More than half of cancer cases in the United States could be prevented.
St. Louis Public Radio's Véronique LaCapra spoke with lead author Dr. Graham Colditz about what we know about cancer — and why more isn’t being done to prevent it.
(Read the full article in Science Translational Medicine here)
LACAPRA: What are the most common causes of cancer in the United States and which ones of those are preventable?
COLDITZ: We’ve listed out the predominant causes of cancer, the preventable causes. Smoking — tobacco — cigarettes — clearly causes about a third of all cancers in the United States and really is growing in that direction around the world.
Obesity, lack of physical activity, alcohol, all come in with diet as the next sequence of factors in the way we live. And then viruses and excess sun exposure.
In terms of the key things that are really outstanding in Missouri, tobacco probably is one of our really classic examples. We know in the US, Kentucky has the highest lung cancer mortality. Utah has the lowest lung cancer mortality. And Missouri has the lowest tobacco tax and one of the highest lung cancer mortality rates.
Illinois just across the river has a lot more tobacco control than we have and [has] substantially lower lung cancer rates. So there’s a really clear relation between how much a state is focused on tobacco control, how that is reflected in the proportion of the population smoking, and how many people are dying from lung cancer.
LACAPRA: A lot of the prevention measures that you’re talking about are behavioral changes. I know in your paper you also talk about some of the socioeconomic factors that can contribute to cancer risk. Can you talk a little bit about that, and how those factors might affect cancer rates in St. Louis and the rest of Missouri?
COLDITZ: Sure. And we clearly have a high proportion of the population living in low income, poverty, not just in the city, but in the state as a whole compared to the nation as a whole.
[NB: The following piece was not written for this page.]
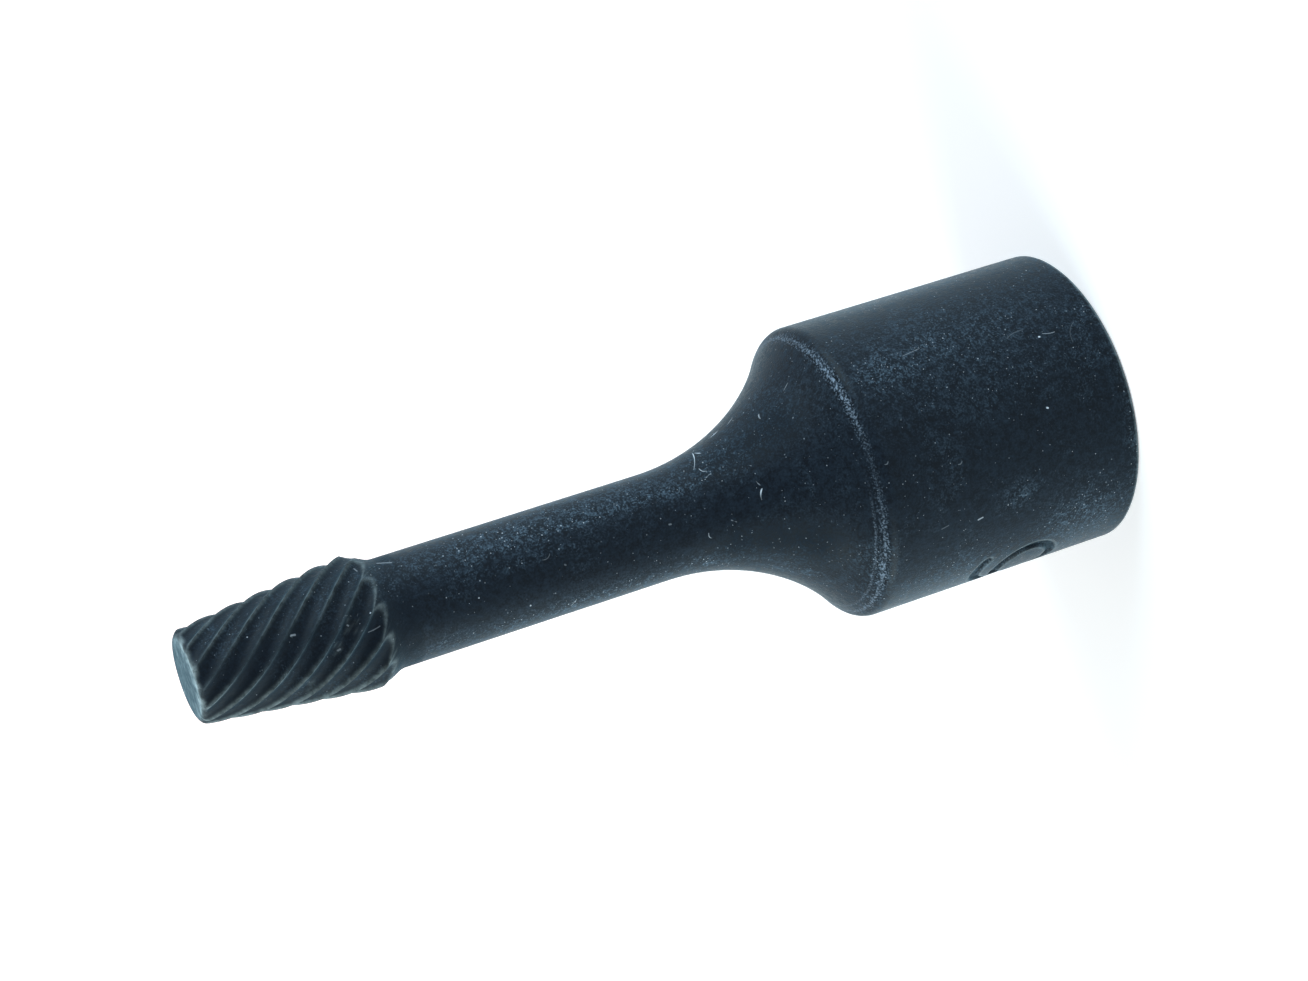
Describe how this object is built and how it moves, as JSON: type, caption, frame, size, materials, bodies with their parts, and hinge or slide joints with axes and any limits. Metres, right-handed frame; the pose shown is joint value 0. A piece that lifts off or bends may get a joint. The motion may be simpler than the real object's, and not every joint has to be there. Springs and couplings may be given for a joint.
{
  "type": "screw extractor",
  "caption": "One-piece steel screw extractor: round drive barrel with a square socket, hollow flare, slim shank and a tapered tip with left-hand spiral flutes.",
  "frame": {"origin": "centre of the drive end's flat face, which the part stands on", "axes": "+Z along the axis from the drive end to the fluted tip; +X and +Y are square to the sides of the drive socket"},
  "size_m": [0.018, 0.018, 0.0565],
  "materials": {
    "phosphated_steel": "matte"
  },
  "bodies": {
    "root": {"screw_extractor": "phosphated_steel"}
  },
  "joints": []
}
And we can look at this as limiting access to services so if we say screening for breast and colon cancer reduces mortality, but we don’t have a system in place for everyone to access those prevention strategies we’re in trouble.
Healthy diet, physical activity — if our neighborhoods aren’t safe, we’re not going to be out walking to the supermarket.
LACAPRA: And in some neighborhoods, there may not even be a supermarket, right?
COLDITZ: Ah, that’s what the science often describes as food deserts. We might say eating fruits and vegetables, whole grain bread, and other healthy choices is the way to go. These are typically a little more expensive and often not available in major parts of our cities, our rural communities.
And again, it’s clear that’s true for parts of the state here, but it also occurs in other urban areas as well.
LACAPRA: At the end of your article you pose a question, and that’s, who’s responsible for applying what we know about cancer prevention? Right? So what’s the answer? Is it the individual? Is it medical or other institutions? Is it the government?
COLDITZ: Well I think we actually are all responsible. It’s not at one level on its own, it’s the multiple levels: local, state, national, government, healthcare system, and individual. All have to come together, if we’re really going to get the return on investment and prevent half or more of all cancer.